D was a finalist for a scholarship sponsored by a top consulting company. She knew her chance was not great as she was only a freshman. But the company had nice breakfast reception for them and presented them with networking opportunities and encouraged them to look into consulting for their future career. They even have a summer cohort!! Pretty smart recruiting techniques!
@collegedad13 “1 Don’t take classes from professors who are difficult to follow or who are totally unorganized
2. Don’t take classes from professors who have a history of being a harsh grader”
It might not be possible. Vandy has several math professors this year and they are all teaching cal 3. There is not RMP information for them and most of them never had any teaching experiences. You might be dealing with professors who just finish their PhD, and have no idea how to teach and give exams, but at the same time the requirement is to adhere to a dept policy on GPA(2.6). You might have a professor who is not testing new concepts learned, but time-consuming algebra which is busy work!
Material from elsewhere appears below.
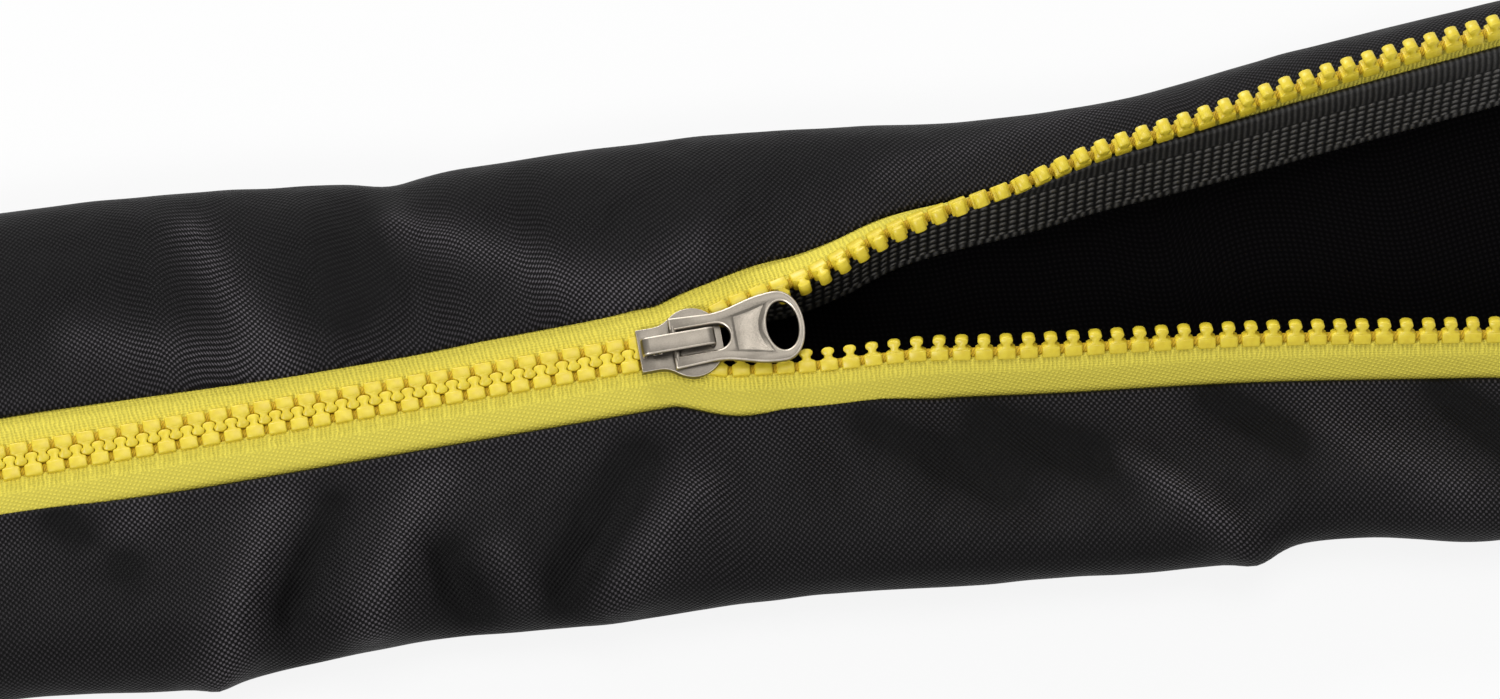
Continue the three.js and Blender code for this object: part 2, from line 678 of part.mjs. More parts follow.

There are 2 different schools of though on grades. One is like you described in the quote – grades should distinguish the best students in the class from the typical students in the class, and a class where the majority of grades are A generally does not do this. The other school of thought is an A should indicate students who have excellent performance in the class, and if the majority of the class has excellent performance in the class, then the majority of the class should get an A. It’s been my experience that highly selective, private colleges usually fall somewhere between the two, including Stanford.
A’s are usually the most common grade at highly selective colleges, including Stanford among many others. For example, Yale provides cum laude honors for students with a top 30% ranking. Last year, the cutoff for top 30% was a GPA of 3.81. Yale grads needed a GPA of at least 3.95 to get the highest honors. Most highly selective, private colleges that publish GPA averages have an average GPA of the student body in the A- range, above 3.5. At less selective colleges where a smaller portion of the students to excellent work, the average GPA tends to be lower, in some cases as low as C/C+. You also see this effect in specific course sequences within the same college. I linked the a grade distribution of the advanced freshman physics series at Stanford earlier in the thread. Most received A’s, and there were almost no C’s. There are notably more C’s in the less rigorous freshman physics series, as the more advanced classes tend to attract a large portion of stellar students who do excellent work. A similar effect occurs with the grade distribution increasing for more advanced upperclassmen classes, that are rarely taken by non-major students.
However, this does not mean such colleges have no way to distinguish the the best “excellent students” from more typical “excellent students”. Earlier in the thread, I mentioned that it was my experience that Stanford professors reserve the A+ grade for something really unique/special that goes beyond just getting top grades on exams. Highly selective colleges usually offer some kind of “honors” designation for specific majors that often requires both getting A grades and taking more advanced versions of class than standard. Such colleges often give a wide variety of other distinctions for best in major/department/college, sometimes academic and sometimes other reasons. For example, the poster Mr. Tubbs on this forum received what is sometimes considered Stanford’s highest honor – the Dinkelspiel award, which is given to only 2 seniors each year. More detail about why he received the award is at https://news.stanford.edu/news/2012/june/cuthbertson-dinkelspiel-gores-061112.html .
Those just finishing their PhDs presumably had teaching experience as TAs while doing their PhD study, right?